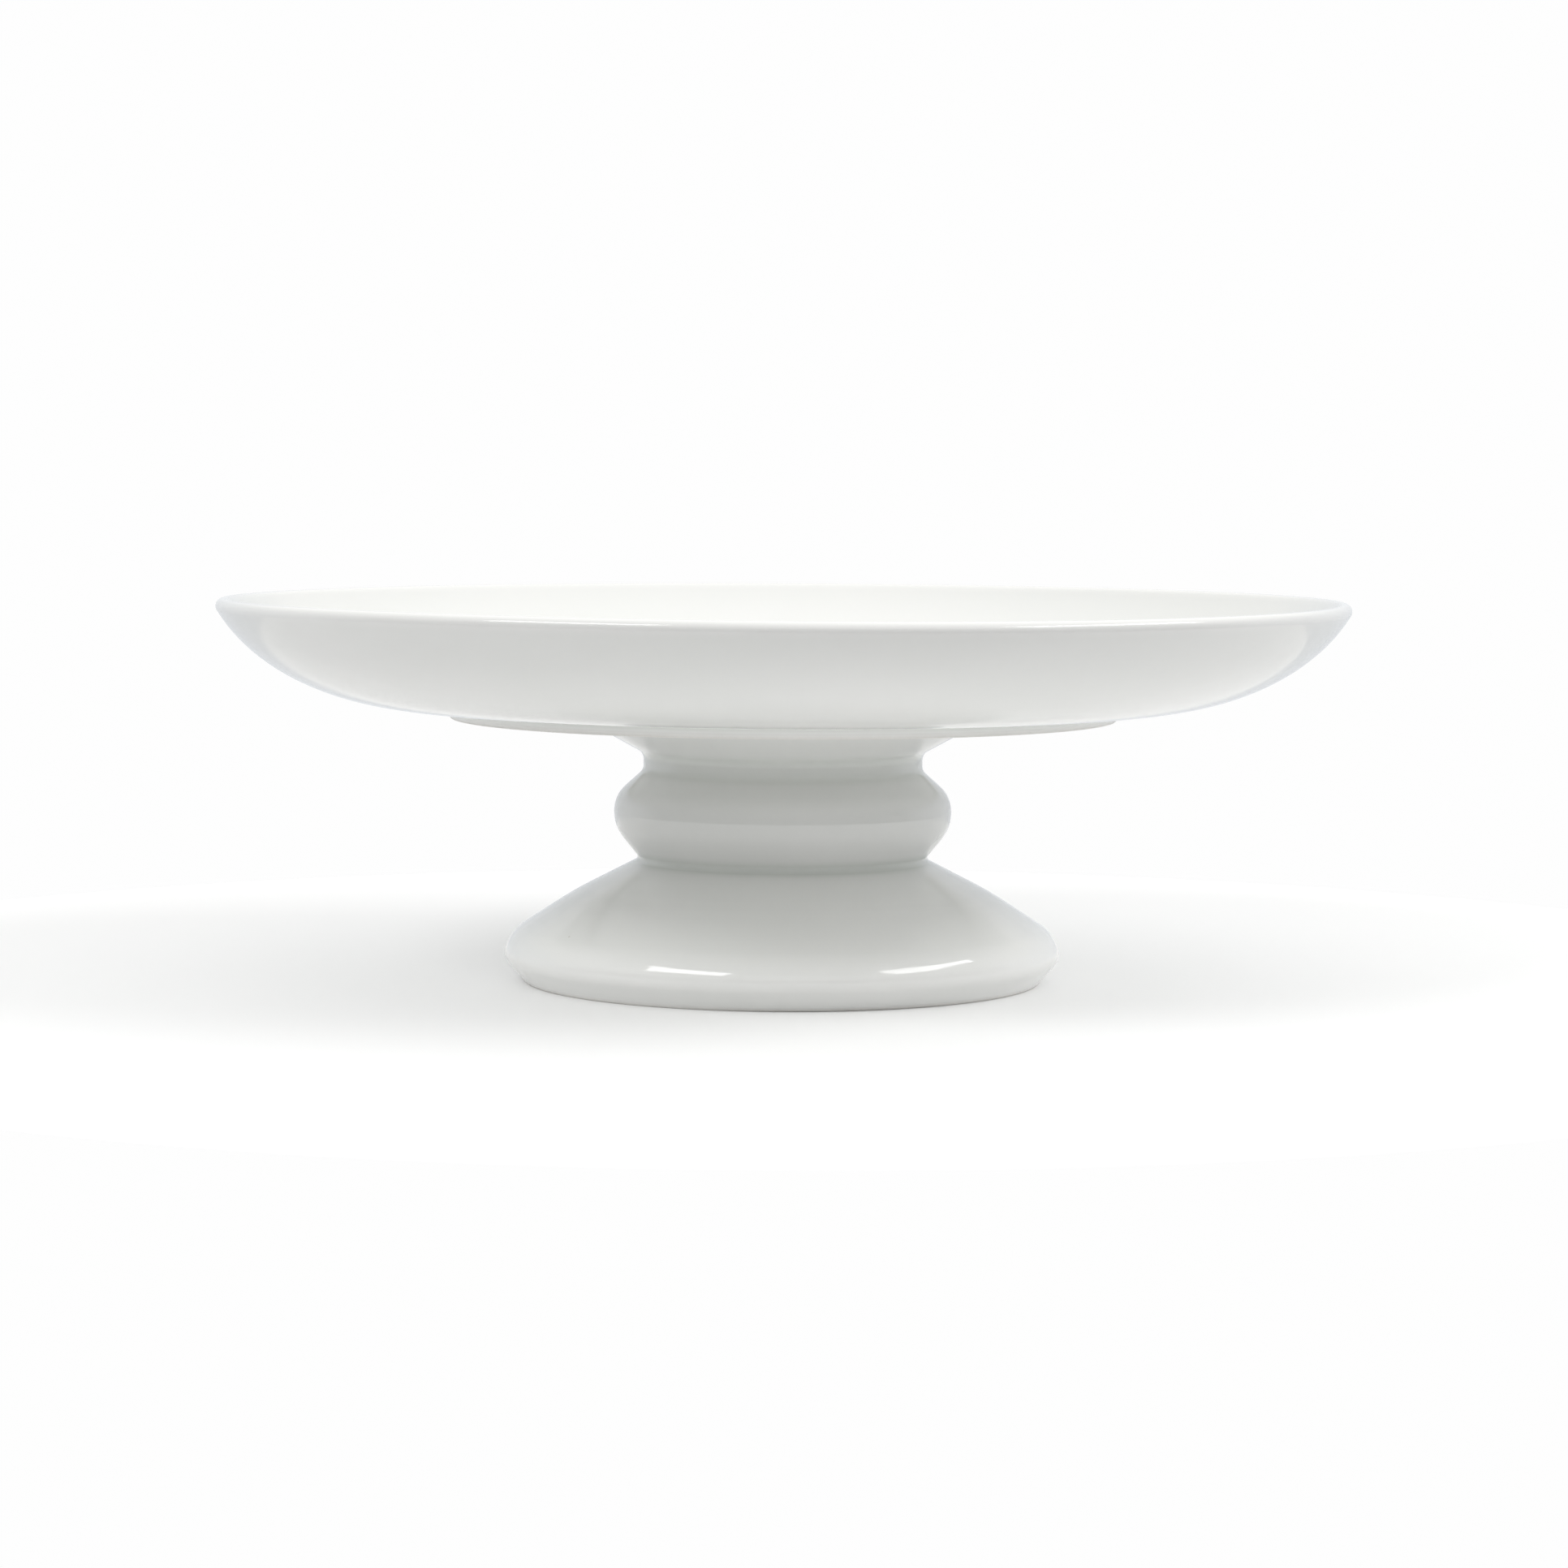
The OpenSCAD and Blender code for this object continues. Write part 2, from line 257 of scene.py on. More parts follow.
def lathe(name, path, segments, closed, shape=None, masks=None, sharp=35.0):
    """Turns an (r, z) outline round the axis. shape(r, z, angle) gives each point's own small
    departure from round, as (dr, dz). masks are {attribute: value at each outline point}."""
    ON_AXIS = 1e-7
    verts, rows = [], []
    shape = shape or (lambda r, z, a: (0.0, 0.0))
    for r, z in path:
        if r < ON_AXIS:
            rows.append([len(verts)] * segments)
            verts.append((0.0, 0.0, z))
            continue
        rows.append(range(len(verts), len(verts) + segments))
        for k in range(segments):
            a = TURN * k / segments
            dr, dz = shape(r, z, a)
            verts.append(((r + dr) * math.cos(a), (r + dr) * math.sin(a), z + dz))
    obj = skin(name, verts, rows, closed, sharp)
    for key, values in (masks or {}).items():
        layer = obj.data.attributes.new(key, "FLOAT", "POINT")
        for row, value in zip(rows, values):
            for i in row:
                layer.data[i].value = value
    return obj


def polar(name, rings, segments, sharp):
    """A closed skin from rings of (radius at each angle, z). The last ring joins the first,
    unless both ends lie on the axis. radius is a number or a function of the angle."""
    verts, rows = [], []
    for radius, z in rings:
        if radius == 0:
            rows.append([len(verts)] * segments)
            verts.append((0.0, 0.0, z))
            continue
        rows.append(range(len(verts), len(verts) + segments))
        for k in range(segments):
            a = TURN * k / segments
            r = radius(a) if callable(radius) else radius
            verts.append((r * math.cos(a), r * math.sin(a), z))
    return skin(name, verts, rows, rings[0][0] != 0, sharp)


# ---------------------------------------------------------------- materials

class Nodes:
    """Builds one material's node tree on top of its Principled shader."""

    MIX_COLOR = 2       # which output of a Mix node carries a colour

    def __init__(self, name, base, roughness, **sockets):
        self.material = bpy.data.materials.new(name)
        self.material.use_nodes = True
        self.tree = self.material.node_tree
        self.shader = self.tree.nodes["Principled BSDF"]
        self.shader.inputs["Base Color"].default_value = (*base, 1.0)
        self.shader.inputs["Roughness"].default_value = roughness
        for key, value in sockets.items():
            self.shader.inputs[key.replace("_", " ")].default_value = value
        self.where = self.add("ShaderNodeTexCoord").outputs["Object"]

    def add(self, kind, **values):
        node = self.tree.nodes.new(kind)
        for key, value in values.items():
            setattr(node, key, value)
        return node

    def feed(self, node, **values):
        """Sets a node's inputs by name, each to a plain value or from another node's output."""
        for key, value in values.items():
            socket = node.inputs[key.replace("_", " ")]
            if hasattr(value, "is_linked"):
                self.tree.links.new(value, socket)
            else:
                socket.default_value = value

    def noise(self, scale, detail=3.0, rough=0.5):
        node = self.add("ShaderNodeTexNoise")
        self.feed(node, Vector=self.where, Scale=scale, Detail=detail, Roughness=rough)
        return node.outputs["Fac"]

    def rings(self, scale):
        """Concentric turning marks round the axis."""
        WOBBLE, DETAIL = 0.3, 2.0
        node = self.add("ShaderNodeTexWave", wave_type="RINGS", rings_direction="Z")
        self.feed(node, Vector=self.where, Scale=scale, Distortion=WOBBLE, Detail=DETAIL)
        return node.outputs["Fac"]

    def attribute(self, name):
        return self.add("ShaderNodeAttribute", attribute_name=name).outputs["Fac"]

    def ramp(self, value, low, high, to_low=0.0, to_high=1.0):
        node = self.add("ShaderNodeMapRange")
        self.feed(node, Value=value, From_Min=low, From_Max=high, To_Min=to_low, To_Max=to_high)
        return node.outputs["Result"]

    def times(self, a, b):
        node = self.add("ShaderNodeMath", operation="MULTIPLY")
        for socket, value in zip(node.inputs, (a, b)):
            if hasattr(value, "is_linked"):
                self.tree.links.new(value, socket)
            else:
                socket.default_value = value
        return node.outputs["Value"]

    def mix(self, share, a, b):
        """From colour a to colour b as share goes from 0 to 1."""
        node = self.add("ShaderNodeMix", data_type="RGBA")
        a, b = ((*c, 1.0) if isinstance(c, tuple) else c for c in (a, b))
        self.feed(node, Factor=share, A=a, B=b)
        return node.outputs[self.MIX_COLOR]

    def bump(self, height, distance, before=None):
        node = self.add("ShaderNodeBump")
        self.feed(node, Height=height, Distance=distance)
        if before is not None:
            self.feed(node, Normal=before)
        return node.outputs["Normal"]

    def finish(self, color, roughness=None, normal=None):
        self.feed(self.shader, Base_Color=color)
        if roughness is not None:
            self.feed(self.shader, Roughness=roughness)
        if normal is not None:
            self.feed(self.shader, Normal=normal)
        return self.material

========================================

Task objective: Reproduce the data, keeping every line exactly the same.

Response below:
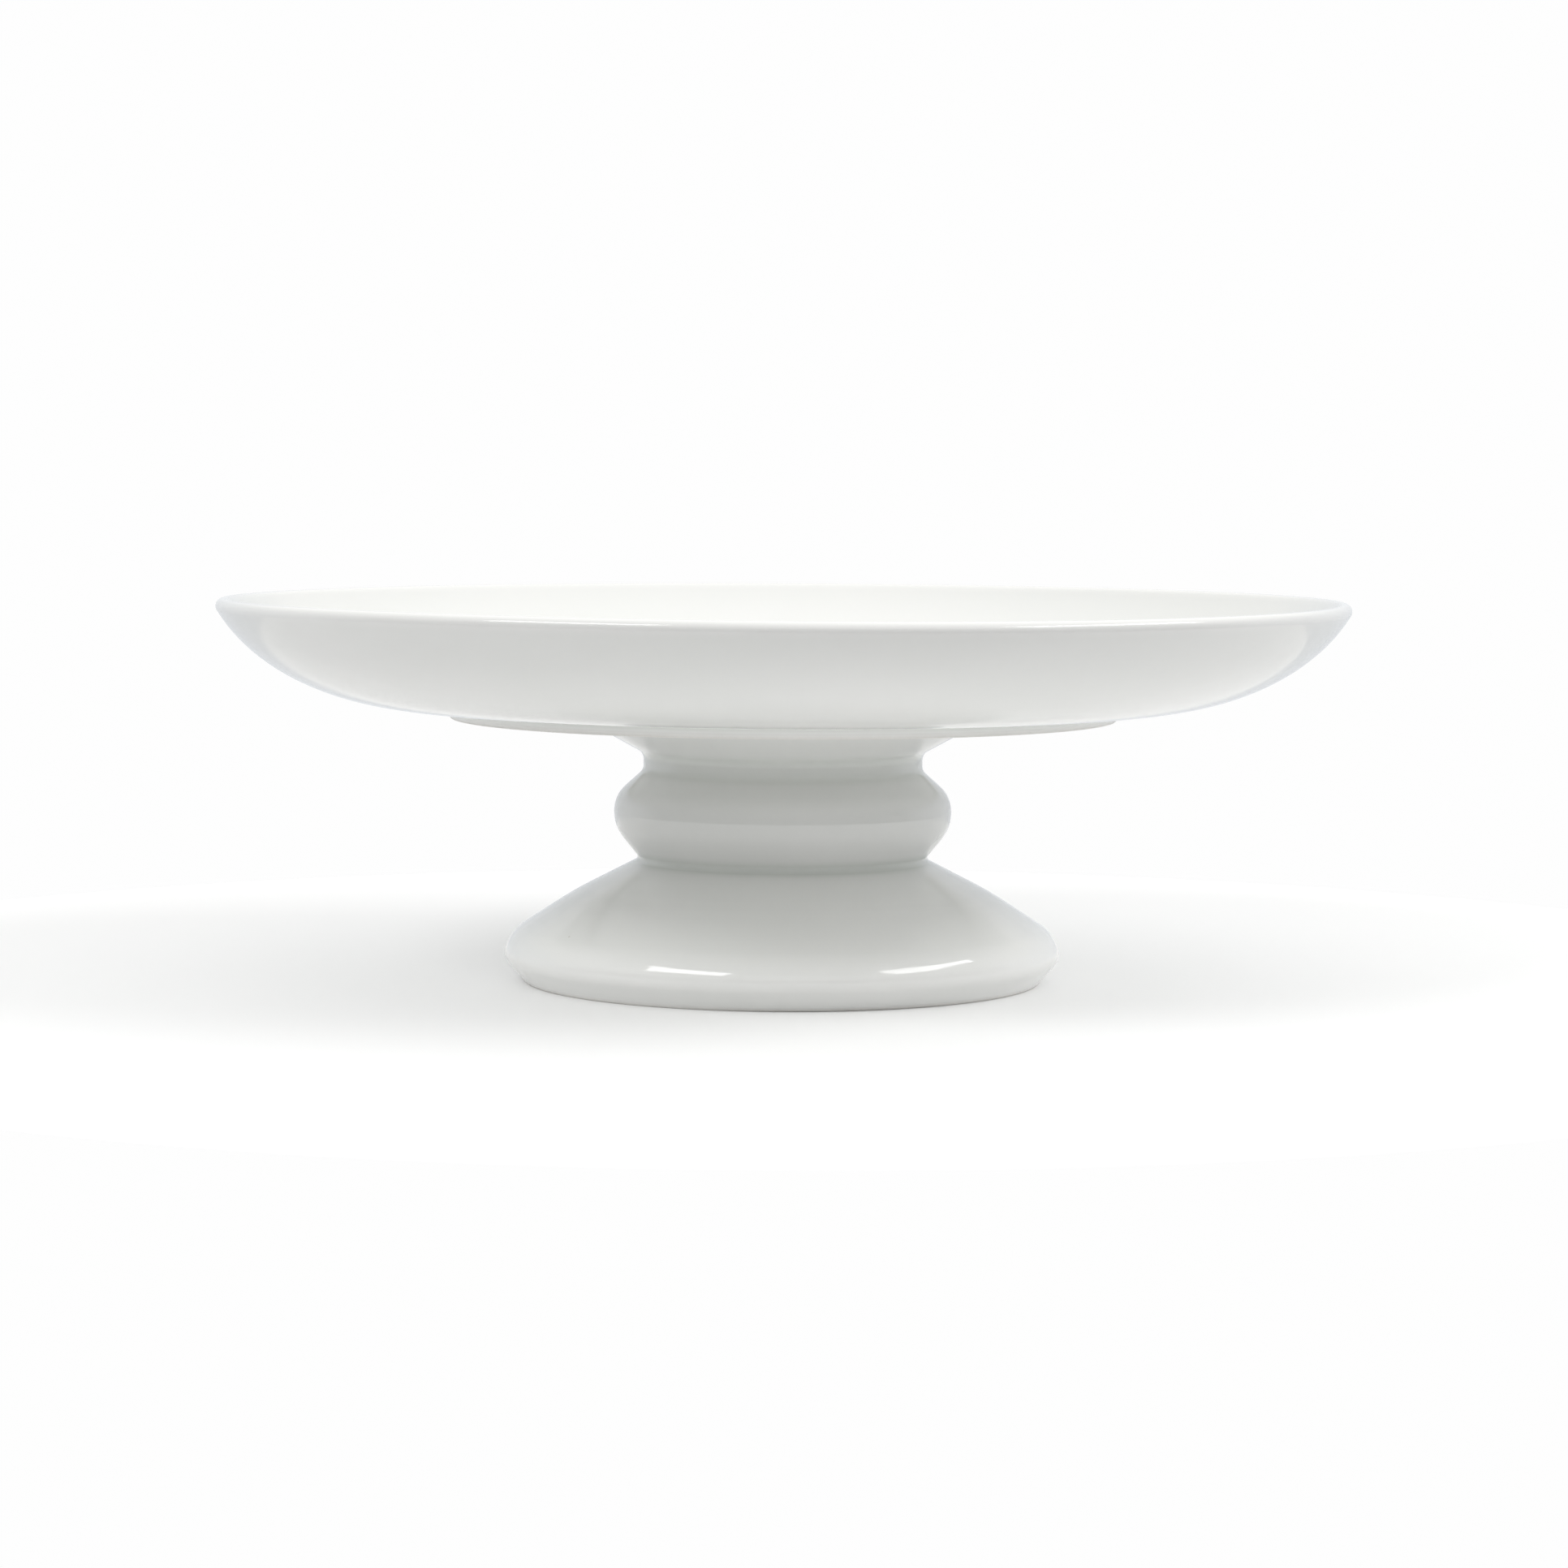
The OpenSCAD and Blender code for this object continues. Write part 2, from line 257 of scene.py on. More parts follow.
def lathe(name, path, segments, closed, shape=None, masks=None, sharp=35.0):
    """Turns an (r, z) outline round the axis. shape(r, z, angle) gives each point's own small
    departure from round, as (dr, dz). masks are {attribute: value at each outline point}."""
    ON_AXIS = 1e-7
    verts, rows = [], []
    shape = shape or (lambda r, z, a: (0.0, 0.0))
    for r, z in path:
        if r < ON_AXIS:
            rows.append([len(verts)] * segments)
            verts.append((0.0, 0.0, z))
            continue
        rows.append(range(len(verts), len(verts) + segments))
        for k in range(segments):
            a = TURN * k / segments
            dr, dz = shape(r, z, a)
            verts.append(((r + dr) * math.cos(a), (r + dr) * math.sin(a), z + dz))
    obj = skin(name, verts, rows, closed, sharp)
    for key, values in (masks or {}).items():
        layer = obj.data.attributes.new(key, "FLOAT", "POINT")
        for row, value in zip(rows, values):
            for i in row:
                layer.data[i].value = value
    return obj


def polar(name, rings, segments, sharp):
    """A closed skin from rings of (radius at each angle, z). The last ring joins the first,
    unless both ends lie on the axis. radius is a number or a function of the angle."""
    verts, rows = [], []
    for radius, z in rings:
        if radius == 0:
            rows.append([len(verts)] * segments)
            verts.append((0.0, 0.0, z))
            continue
        rows.append(range(len(verts), len(verts) + segments))
        for k in range(segments):
            a = TURN * k / segments
            r = radius(a) if callable(radius) else radius
            verts.append((r * math.cos(a), r * math.sin(a), z))
    return skin(name, verts, rows, rings[0][0] != 0, sharp)


# ---------------------------------------------------------------- materials

class Nodes:
    """Builds one material's node tree on top of its Principled shader."""

    MIX_COLOR = 2       # which output of a Mix node carries a colour

    def __init__(self, name, base, roughness, **sockets):
        self.material = bpy.data.materials.new(name)
        self.material.use_nodes = True
        self.tree = self.material.node_tree
        self.shader = self.tree.nodes["Principled BSDF"]
        self.shader.inputs["Base Color"].default_value = (*base, 1.0)
        self.shader.inputs["Roughness"].default_value = roughness
        for key, value in sockets.items():
            self.shader.inputs[key.replace("_", " ")].default_value = value
        self.where = self.add("ShaderNodeTexCoord").outputs["Object"]

    def add(self, kind, **values):
        node = self.tree.nodes.new(kind)
        for key, value in values.items():
            setattr(node, key, value)
        return node

    def feed(self, node, **values):
        """Sets a node's inputs by name, each to a plain value or from another node's output."""
        for key, value in values.items():
            socket = node.inputs[key.replace("_", " ")]
            if hasattr(value, "is_linked"):
                self.tree.links.new(value, socket)
            else:
                socket.default_value = value

    def noise(self, scale, detail=3.0, rough=0.5):
        node = self.add("ShaderNodeTexNoise")
        self.feed(node, Vector=self.where, Scale=scale, Detail=detail, Roughness=rough)
        return node.outputs["Fac"]

    def rings(self, scale):
        """Concentric turning marks round the axis."""
        WOBBLE, DETAIL = 0.3, 2.0
        node = self.add("ShaderNodeTexWave", wave_type="RINGS", rings_direction="Z")
        self.feed(node, Vector=self.where, Scale=scale, Distortion=WOBBLE, Detail=DETAIL)
        return node.outputs["Fac"]

    def attribute(self, name):
        return self.add("ShaderNodeAttribute", attribute_name=name).outputs["Fac"]

    def ramp(self, value, low, high, to_low=0.0, to_high=1.0):
        node = self.add("ShaderNodeMapRange")
        self.feed(node, Value=value, From_Min=low, From_Max=high, To_Min=to_low, To_Max=to_high)
        return node.outputs["Result"]

    def times(self, a, b):
        node = self.add("ShaderNodeMath", operation="MULTIPLY")
        for socket, value in zip(node.inputs, (a, b)):
            if hasattr(value, "is_linked"):
                self.tree.links.new(value, socket)
            else:
                socket.default_value = value
        return node.outputs["Value"]

    def mix(self, share, a, b):
        """From colour a to colour b as share goes from 0 to 1."""
        node = self.add("ShaderNodeMix", data_type="RGBA")
        a, b = ((*c, 1.0) if isinstance(c, tuple) else c for c in (a, b))
        self.feed(node, Factor=share, A=a, B=b)
        return node.outputs[self.MIX_COLOR]

    def bump(self, height, distance, before=None):
        node = self.add("ShaderNodeBump")
        self.feed(node, Height=height, Distance=distance)
        if before is not None:
            self.feed(node, Normal=before)
        return node.outputs["Normal"]

    def finish(self, color, roughness=None, normal=None):
        self.feed(self.shader, Base_Color=color)
        if roughness is not None:
            self.feed(self.shader, Roughness=roughness)
        if normal is not None:
            self.feed(self.shader, Normal=normal)
        return self.material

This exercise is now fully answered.